There’s so much historical baggage and objectification going on that it’s difficult to subtly critique things here. Tropes gain strength through repetition and riffs, so getting close to a trope tends to result in getting subsumed by that trope. This blunts most intended critiques. It’s not that people don’t understand the point a subtle critique is trying to make, it’s that they’re triggered by the trope and decide that the critique failed to make its point effectively.

I’ve been thinking about this again because of a series of exchanges on tumblr last month over an image by Daniel Shea.

Daniel Shea. Untitled (Fishing Diptych) from Blisner, IL, 2013.
Daniel Shea. Untitled (Fishing Diptych) from Blisner, IL, 2013.

The initial exchange involves a response by Je Suis Perdu to the image and then a response from Shea to Je Suis Perdu. There was some pile-on after this which I found distasteful* but the initial back-and-forth got me thinking.

*Mostly tone policing of the “we’re on the same liberal team so stop being such a bully” type which directly dismisses the validity of Je Suis Perdu’s original reaction and tries to silence him for some kind of liberal solidarity.

I read the initial response as a gut-level reaction rather than a fully-realized critique. Tumblr, like twitter and any other stream-based media, encourages quick reactions where responding first is often preferable to responding best. So I tend to give responses I see on there the benefit of the doubt of being an opening statement in a conversation rather than a complete critique. The statement in this case indicates that something in Shea’s images triggered Je Suis Perdu’s white-gaze spidey sense.

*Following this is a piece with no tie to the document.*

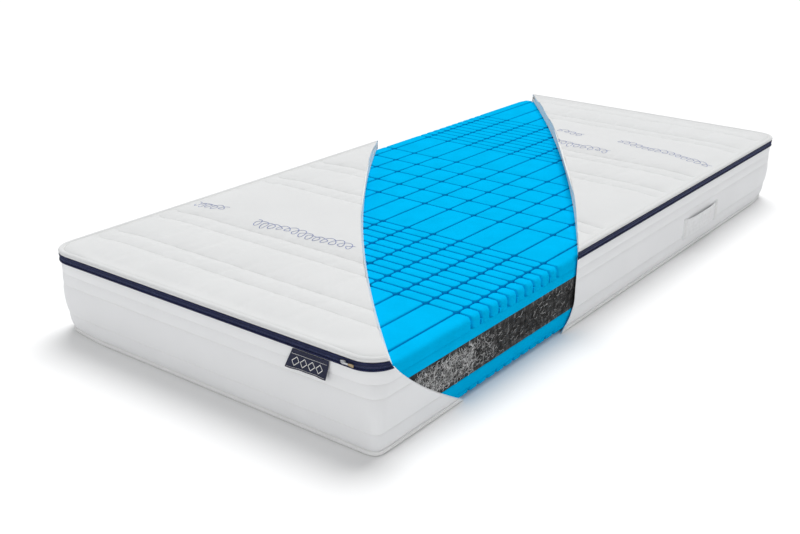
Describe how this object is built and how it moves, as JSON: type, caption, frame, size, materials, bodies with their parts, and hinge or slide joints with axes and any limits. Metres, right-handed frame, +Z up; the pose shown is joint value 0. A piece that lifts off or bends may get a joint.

It’s a perfectly legitimate response. One of photography’s racist tropes is the dehumanizing gaze with which it treats black bodies—especially young, fit black men—as objects to be admired and/or feared. This photo, without any additional context, can easily be read this way. If you’re a white guy and toss a portrait of a young, fit, shirtless, black male on tumblr without much additional context? You shouldn’t be surprised that it’ll raise a few hackles.

I like most of Shea’s response. He starts well by acknowledging his gaze and trying to deal with it. Unfortunately he also tries to claim he doesn’t have white gaze and is instead trying to be engaging and neutral. While he goes on to say that he doesn’t believe photographs can be neutral, it’s reads to me like he’s trying to have it both ways in saying “I have white gaze and am trying to critique it” while also saying “white gaze is evil of course I don’t have that.”

I don’t think the white gaze is inherently evil. My major problem is that it gets conflated with neutral—implying that everyone else’s gaze is non-neutral. It’s not, it’s merely the most dominant gaze, which is why it, and its tropes, are worth thinking about. The issue isn’t “white gaze or not” but rather “damaging trope or not.”

This isn’t about the idea that white guys should only photograph white guys or that they shouldn’t be “allowed” to photograph non-whites.* It’s about acknowledging your gaze, owning your point of view and the fact that it’s inherently non-neutral, and being willing to listen to the way other people react to your work—especially if the reaction is critical.

*Heck, all too often, instead of listening to why someone may have been upset, the immediate response is to paint the offended party as trying to censor free speech by using the “not allowed” language coupled with the “you’ve offended us by calling us racist when we’re not” claim.

When I say “own” it’s in the sense of not running from the label (or criticizing the reaction) if it gets thrown out there. It’s entirely possible to be both enlightened and racist—or both feminist and misogynist. It’s nearly impossible to grow up in this society without absorbing any of that bias and working on correcting that stuff is not an overnight process. Learning the tropes that we’ve internalized, understanding how they’re triggering, and figuring out how they work is the only way we can actually critique this kind of stuff.